- [Data lines]
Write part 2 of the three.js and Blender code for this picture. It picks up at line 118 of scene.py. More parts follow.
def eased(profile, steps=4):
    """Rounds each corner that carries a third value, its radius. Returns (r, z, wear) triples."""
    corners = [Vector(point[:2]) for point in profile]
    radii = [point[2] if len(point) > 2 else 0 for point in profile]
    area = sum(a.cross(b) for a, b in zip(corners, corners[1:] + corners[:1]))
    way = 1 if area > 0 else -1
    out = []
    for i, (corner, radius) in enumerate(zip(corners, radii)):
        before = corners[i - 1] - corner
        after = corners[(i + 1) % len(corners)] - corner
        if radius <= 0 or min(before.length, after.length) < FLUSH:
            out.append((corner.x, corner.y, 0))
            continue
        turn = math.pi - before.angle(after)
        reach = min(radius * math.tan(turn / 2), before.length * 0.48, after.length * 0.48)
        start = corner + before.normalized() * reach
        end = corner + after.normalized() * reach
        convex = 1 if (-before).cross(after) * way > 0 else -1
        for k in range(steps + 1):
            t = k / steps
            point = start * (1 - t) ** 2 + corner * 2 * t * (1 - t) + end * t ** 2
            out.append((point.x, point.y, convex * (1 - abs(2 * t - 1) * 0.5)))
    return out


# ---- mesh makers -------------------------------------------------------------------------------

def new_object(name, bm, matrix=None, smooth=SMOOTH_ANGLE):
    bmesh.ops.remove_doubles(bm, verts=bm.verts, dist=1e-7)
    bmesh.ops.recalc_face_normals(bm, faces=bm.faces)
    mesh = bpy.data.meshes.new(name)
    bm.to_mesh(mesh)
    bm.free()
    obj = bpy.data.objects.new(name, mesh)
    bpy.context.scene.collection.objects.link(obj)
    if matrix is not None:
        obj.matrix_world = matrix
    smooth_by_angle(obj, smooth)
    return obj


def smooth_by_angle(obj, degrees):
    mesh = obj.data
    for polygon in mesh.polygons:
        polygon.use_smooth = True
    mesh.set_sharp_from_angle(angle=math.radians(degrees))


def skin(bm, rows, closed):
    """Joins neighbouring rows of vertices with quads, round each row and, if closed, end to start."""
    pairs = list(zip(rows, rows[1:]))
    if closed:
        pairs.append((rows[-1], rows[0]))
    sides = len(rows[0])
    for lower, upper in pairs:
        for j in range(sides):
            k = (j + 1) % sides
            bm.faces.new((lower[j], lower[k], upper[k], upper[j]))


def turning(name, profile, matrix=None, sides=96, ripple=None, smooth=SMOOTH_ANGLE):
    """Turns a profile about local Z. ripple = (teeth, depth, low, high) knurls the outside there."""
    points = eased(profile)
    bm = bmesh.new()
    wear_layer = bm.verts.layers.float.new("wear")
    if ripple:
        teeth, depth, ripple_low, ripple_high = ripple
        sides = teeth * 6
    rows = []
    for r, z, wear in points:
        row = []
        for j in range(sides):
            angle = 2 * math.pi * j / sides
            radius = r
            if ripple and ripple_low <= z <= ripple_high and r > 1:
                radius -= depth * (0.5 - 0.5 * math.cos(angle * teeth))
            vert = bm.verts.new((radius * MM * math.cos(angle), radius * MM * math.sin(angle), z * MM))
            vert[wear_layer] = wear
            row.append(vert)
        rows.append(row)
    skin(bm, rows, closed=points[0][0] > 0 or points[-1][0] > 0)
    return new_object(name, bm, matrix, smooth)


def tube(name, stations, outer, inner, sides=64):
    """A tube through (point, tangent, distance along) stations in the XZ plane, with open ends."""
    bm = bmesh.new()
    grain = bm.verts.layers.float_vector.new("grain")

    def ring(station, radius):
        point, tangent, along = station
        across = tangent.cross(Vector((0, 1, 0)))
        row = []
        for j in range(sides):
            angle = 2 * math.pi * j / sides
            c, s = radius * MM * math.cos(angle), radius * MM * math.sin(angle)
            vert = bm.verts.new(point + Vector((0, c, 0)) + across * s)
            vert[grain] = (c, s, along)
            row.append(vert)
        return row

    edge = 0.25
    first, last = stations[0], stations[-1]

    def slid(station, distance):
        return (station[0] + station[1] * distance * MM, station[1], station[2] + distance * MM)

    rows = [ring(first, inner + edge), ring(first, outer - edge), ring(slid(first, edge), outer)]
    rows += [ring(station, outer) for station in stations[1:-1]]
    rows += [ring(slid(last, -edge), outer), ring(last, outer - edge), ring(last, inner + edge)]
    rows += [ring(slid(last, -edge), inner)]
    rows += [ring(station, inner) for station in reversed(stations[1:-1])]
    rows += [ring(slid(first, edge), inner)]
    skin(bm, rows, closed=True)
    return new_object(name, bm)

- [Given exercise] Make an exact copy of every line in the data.

- [Task answer]
Write part 2 of the three.js and Blender code for this picture. It picks up at line 118 of scene.py. More parts follow.
def eased(profile, steps=4):
    """Rounds each corner that carries a third value, its radius. Returns (r, z, wear) triples."""
    corners = [Vector(point[:2]) for point in profile]
    radii = [point[2] if len(point) > 2 else 0 for point in profile]
    area = sum(a.cross(b) for a, b in zip(corners, corners[1:] + corners[:1]))
    way = 1 if area > 0 else -1
    out = []
    for i, (corner, radius) in enumerate(zip(corners, radii)):
        before = corners[i - 1] - corner
        after = corners[(i + 1) % len(corners)] - corner
        if radius <= 0 or min(before.length, after.length) < FLUSH:
            out.append((corner.x, corner.y, 0))
            continue
        turn = math.pi - before.angle(after)
        reach = min(radius * math.tan(turn / 2), before.length * 0.48, after.length * 0.48)
        start = corner + before.normalized() * reach
        end = corner + after.normalized() * reach
        convex = 1 if (-before).cross(after) * way > 0 else -1
        for k in range(steps + 1):
            t = k / steps
            point = start * (1 - t) ** 2 + corner * 2 * t * (1 - t) + end * t ** 2
            out.append((point.x, point.y, convex * (1 - abs(2 * t - 1) * 0.5)))
    return out


# ---- mesh makers -------------------------------------------------------------------------------

def new_object(name, bm, matrix=None, smooth=SMOOTH_ANGLE):
    bmesh.ops.remove_doubles(bm, verts=bm.verts, dist=1e-7)
    bmesh.ops.recalc_face_normals(bm, faces=bm.faces)
    mesh = bpy.data.meshes.new(name)
    bm.to_mesh(mesh)
    bm.free()
    obj = bpy.data.objects.new(name, mesh)
    bpy.context.scene.collection.objects.link(obj)
    if matrix is not None:
        obj.matrix_world = matrix
    smooth_by_angle(obj, smooth)
    return obj


def smooth_by_angle(obj, degrees):
    mesh = obj.data
    for polygon in mesh.polygons:
        polygon.use_smooth = True
    mesh.set_sharp_from_angle(angle=math.radians(degrees))


def skin(bm, rows, closed):
    """Joins neighbouring rows of vertices with quads, round each row and, if closed, end to start."""
    pairs = list(zip(rows, rows[1:]))
    if closed:
        pairs.append((rows[-1], rows[0]))
    sides = len(rows[0])
    for lower, upper in pairs:
        for j in range(sides):
            k = (j + 1) % sides
            bm.faces.new((lower[j], lower[k], upper[k], upper[j]))


def turning(name, profile, matrix=None, sides=96, ripple=None, smooth=SMOOTH_ANGLE):
    """Turns a profile about local Z. ripple = (teeth, depth, low, high) knurls the outside there."""
    points = eased(profile)
    bm = bmesh.new()
    wear_layer = bm.verts.layers.float.new("wear")
    if ripple:
        teeth, depth, ripple_low, ripple_high = ripple
        sides = teeth * 6
    rows = []
    for r, z, wear in points:
        row = []
        for j in range(sides):
            angle = 2 * math.pi * j / sides
            radius = r
            if ripple and ripple_low <= z <= ripple_high and r > 1:
                radius -= depth * (0.5 - 0.5 * math.cos(angle * teeth))
            vert = bm.verts.new((radius * MM * math.cos(angle), radius * MM * math.sin(angle), z * MM))
            vert[wear_layer] = wear
            row.append(vert)
        rows.append(row)
    skin(bm, rows, closed=points[0][0] > 0 or points[-1][0] > 0)
    return new_object(name, bm, matrix, smooth)


def tube(name, stations, outer, inner, sides=64):
    """A tube through (point, tangent, distance along) stations in the XZ plane, with open ends."""
    bm = bmesh.new()
    grain = bm.verts.layers.float_vector.new("grain")

    def ring(station, radius):
        point, tangent, along = station
        across = tangent.cross(Vector((0, 1, 0)))
        row = []
        for j in range(sides):
            angle = 2 * math.pi * j / sides
            c, s = radius * MM * math.cos(angle), radius * MM * math.sin(angle)
            vert = bm.verts.new(point + Vector((0, c, 0)) + across * s)
            vert[grain] = (c, s, along)
            row.append(vert)
        return row

    edge = 0.25
    first, last = stations[0], stations[-1]

    def slid(station, distance):
        return (station[0] + station[1] * distance * MM, station[1], station[2] + distance * MM)

    rows = [ring(first, inner + edge), ring(first, outer - edge), ring(slid(first, edge), outer)]
    rows += [ring(station, outer) for station in stations[1:-1]]
    rows += [ring(slid(last, -edge), outer), ring(last, outer - edge), ring(last, inner + edge)]
    rows += [ring(slid(last, -edge), inner)]
    rows += [ring(station, inner) for station in reversed(stations[1:-1])]
    rows += [ring(slid(first, edge), inner)]
    skin(bm, rows, closed=True)
    return new_object(name, bm)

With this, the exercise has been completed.